Apart from these one-off initiatives, the only alternative left to companies seeking to keep numbers up is to turn to school dropouts. This is what some industrial groups are already doing, such as BASF, which has set up “pre-apprenticeship” internship models. This year of complete immersion in the world of enterprise – paid 216 euros per month by the State – leads, in 60% of cases, to apprenticeships within the company. Other private structures are investing in tutoring programmes. Over 25% of them offer catch-up classes to 20% of candidates who do not meet the required level. “The German company is cultivating the tradition of apprenticeship. It feels responsible for the young person that it receives four times per week,” says Thilo Pahl. And Helga Rusin sees an upside to the situation: “The apprenticeship shortage allows young people whose school results are not as good to exercise the profession of their dreams!”

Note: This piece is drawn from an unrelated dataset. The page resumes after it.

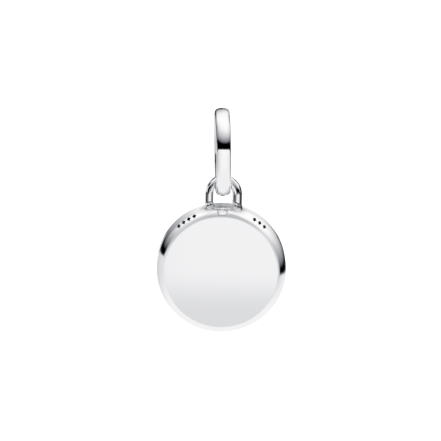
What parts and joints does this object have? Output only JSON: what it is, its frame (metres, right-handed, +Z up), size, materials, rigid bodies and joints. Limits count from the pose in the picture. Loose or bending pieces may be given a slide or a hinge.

Criticised by the State that prefers a preventative approach, this extension of opportunities to young people having difficulties at school is nevertheless supported by employee unions who go even further by carrying our initiatives in favour of trainers. “It is urgent to give training to these instructors who have all the professional knowledge and instruments to reach out to young people with behavioural difficulties,” states Klaus Heimann. Since 2011, an IG Metall programme has envisaged having 15,000 trainers sitting for this complementary qualification every year. While reserves have not been exhausted, the ears of syndicates are closed to any talk about an apprenticeship shortage. Aside from these young school dropouts, IG Metall is targeting a second group of the population that may be (re)integrated into the world of business: 1.5 million unemployed young adults without qualifications, representing 15% of Germans between 20 and 30 years.
(1) Gymnasium, the equivalent of the junior and senior high schools, leading to the Abitur end-of-school certificate.
(2) Hauptschule and Realschule, respectively nine and ten years of school.